As you can see, explode, split, and replace are used to flatten the “Hashtags” and “Urls” arrays, and then lateral view and json_tuple() are used to return the desired fields.

While somewhat complex, the primary advantage of this technique, other than lack of need for third party tools or SerDe, is tolerance of schema changes. If an additional field or structure is added to the JSON object, unlike many other solutions, this code will not fail. It will not, however, adapt to the change and pull in the additional fields without edit, and will fail if a referenced field is removed. This technique allows for marginal future-proofing, and is especially useful if the raw data is used in other ETL or native reporting processes that would require additional fields.

Summing Up

As a result of our ETL, we now have a fully flattened Hive table ready to be reference and processed by downstream tools.
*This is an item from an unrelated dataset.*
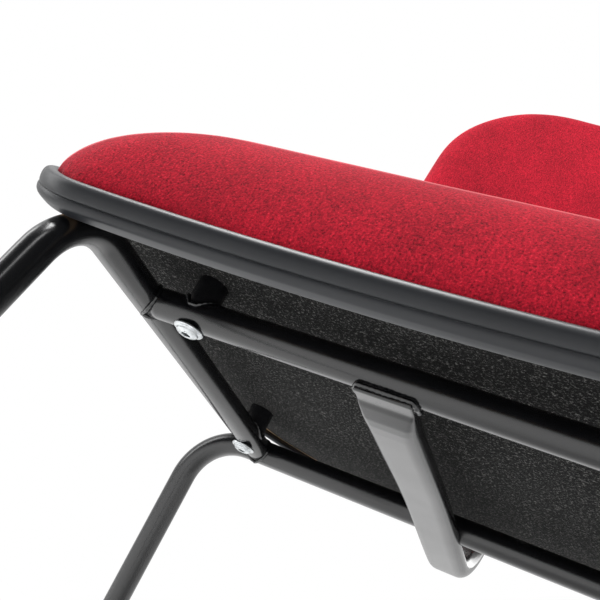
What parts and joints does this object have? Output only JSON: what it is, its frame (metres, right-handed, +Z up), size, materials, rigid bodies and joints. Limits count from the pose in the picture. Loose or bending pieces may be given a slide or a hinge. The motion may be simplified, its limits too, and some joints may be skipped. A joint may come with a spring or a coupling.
{
  "type": "musician's chair",
  "caption": "Padded four-leg stacking musician's chair: welded round-tube frame, bolted seat and backrest.",
  "frame": {"origin": "on the floor, under the centre of the chair's overall box", "axes": "+Z up, +X to the right of someone looking at the chair's front, -Y the way a sitter faces"},
  "size_m": [0.5478, 0.5673, 0.8874],
  "materials": {
    "frame_paint": "satin powder coat",
    "plywood": "satin",
    "underside_cloth": "matte felted",
    "foam": "matte",
    "red_fabric": "matte melange weave",
    "edge_rubber": "satin",
    "zinc": "bright zinc plate",
    "black_plastic": "matte",
    "rear_plastic": "fine-grained matte"
  },
  "bodies": {
    "root": {"left_front_leg_rail": "frame_paint", "right_front_leg_rail": "frame_paint", "front_cross_tube": "frame_paint", "rear_leg_frame": "frame_paint", "back_spine": "frame_paint", "back_bracket_plate": "frame_paint", "spine_end_plug": "black_plastic", "front_left_sleeve": "frame_paint", "front_right_sleeve": "frame_paint", "rear_left_sleeve": "frame_paint", "rear_right_sleeve": "frame_paint", "seat_board": "plywood", "seat_underside_cloth": "underside_cloth", "seat_foam": "foam", "seat_cover": "red_fabric", "seat_edge_band": "edge_rubber", "seat_bolts": "zinc", "seat_tee_nuts": "zinc", "back_board": "plywood", "back_rear_panel": "rear_plastic", "back_foam": "foam", "back_cover": "red_fabric", "back_edge_band": "edge_rubber", "back_bolts": "zinc", "back_tee_nuts": "zinc", "front_left_glide": "black_plastic", "front_right_glide": "black_plastic", "rear_left_glide": "black_plastic", "rear_right_glide": "black_plastic"}
  },
  "joints": []
}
We could have also chosen to leave the arrays intact, saving storage space and reducing the required processing time, but as our end destination for this data is a relational database, flattening the data is the easiest way to stage for import. If you are looking to perform aggregations or mass-calculations on the entire dataset, then using Hadoop will most likely be more performant than document-stores such as MongoDB. However, if you plan on doing updates, or can partition your calculations and transformations to a smaller subset of the data, then you are better off using MongoDB or possibly Postgres 9.4+ new jsonb format as a document store.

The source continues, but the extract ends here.